O Dr. Júlio Braga, Coordenador da Comissão de Ensino Médico do Conselho Federal de Medicina (CFM), ressalta a ausência de uma avaliação formal unificada para os estudantes de medicina no Brasil. Ele destaca que a maioria das faculdades aprova todos os alunos, resultando na entrega automática de diplomas. Além disso, enfatiza a falta de critérios bem definidos para a qualidade dos cursos, o que gera insegurança quanto à qualidade da assistência. “Embora a maioria dos médicos trabalhe fora de hospitais, a formação necessita de estágios nestes locais e não consta um número mínimo de leitos hospitalares nas exigências do MEC, que focou em aspectos econômicos. E é imprescindível estabelecer um exame de egressos com sanções, até fechamento, de cursos mal avaliados”, ressalta o Dr. Júlio.
Já o Dr.

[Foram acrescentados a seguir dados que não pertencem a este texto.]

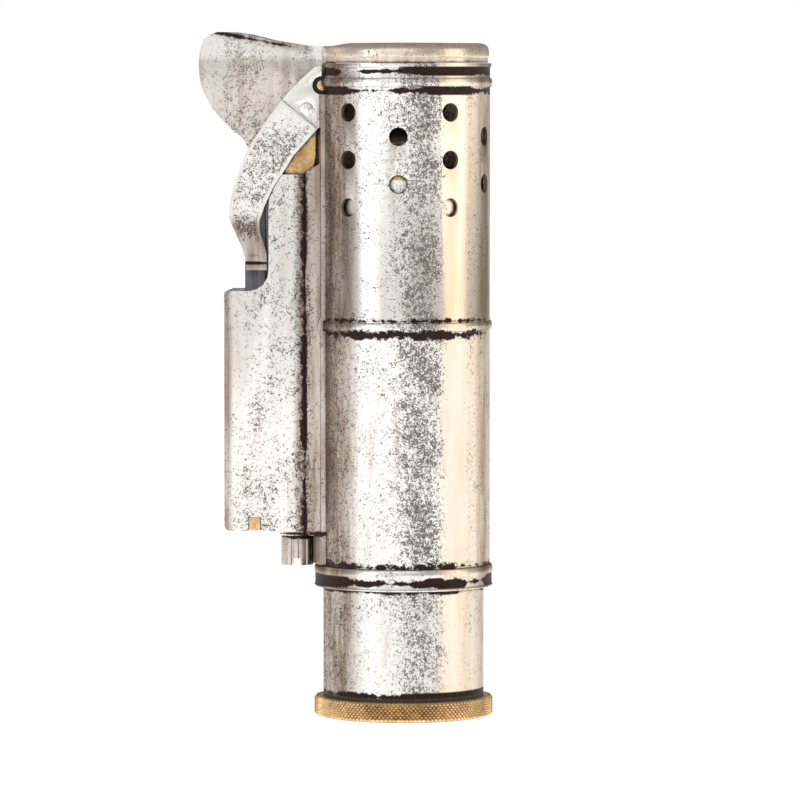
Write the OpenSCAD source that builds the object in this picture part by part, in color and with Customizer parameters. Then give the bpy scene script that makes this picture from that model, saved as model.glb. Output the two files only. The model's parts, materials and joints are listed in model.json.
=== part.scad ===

Raymundo Paraná, médico hepatologista e professor da Universidade Federal da Bahia (UFBA), chama a atenção que a imposição de uma moratória em cursos médicos, que previa a interrupção das autorizações de novos cursos, é inaceitável, uma vez que uma sociedade moderna não pode rejeitar bons projetos devido à existência de outros de qualidade inferior em funcionamento. “Isso é resultado da ausência de um sistema regulatório e de fiscalização eficaz, o que permite o funcionamento precário dessas instituições”, afirma.
Impactos na qualidade da assistência
A falta de preparo adequado nas faculdades de medicina pode ter consequências sérias, não apenas para os alunos, mas também para a saúde pública em geral. A formação médica deficiente pode levar a uma prestação de cuidados de saúde inadequada, diagnósticos errôneos e tratamentos ineficazes, comprometendo a segurança e o bem-estar dos pacientes. “Os impactos dos insucessos e as possibilidades de resultados negativos para os pacientes, aliados à falta de resolutividade e ao aumento dos custos do sistema, estão inviabilizando o funcionamento do SUS e, aos poucos, começam a afetar também a saúde privada”, enfatiza Dr Raymundo Paraná,
Diante desse cenário, é fundamental implementar padrões mais rigorosos para a criação e reestruturação de faculdades de medicina, garantindo que apenas instituições com recursos adequados e compromisso com a excelência educacional sejam autorizadas a oferecer programas de formação médica. Além disso, é essencial promover uma supervisão mais rigorosa e regulamentação por parte das autoridades competentes para garantir a qualidade do ensino e, consequentemente, a competência dos futuros profissionais de saúde.
A formação médica é uma área crucial que requer muita atenção. Por isso, optamos por abordar o tema da Formação Médica no Dia do Médico, uma vez que essa preocupação também é compartilhada por eles, considerando que o objetivo primordial da profissão é salvar vidas e cuidar das pessoas.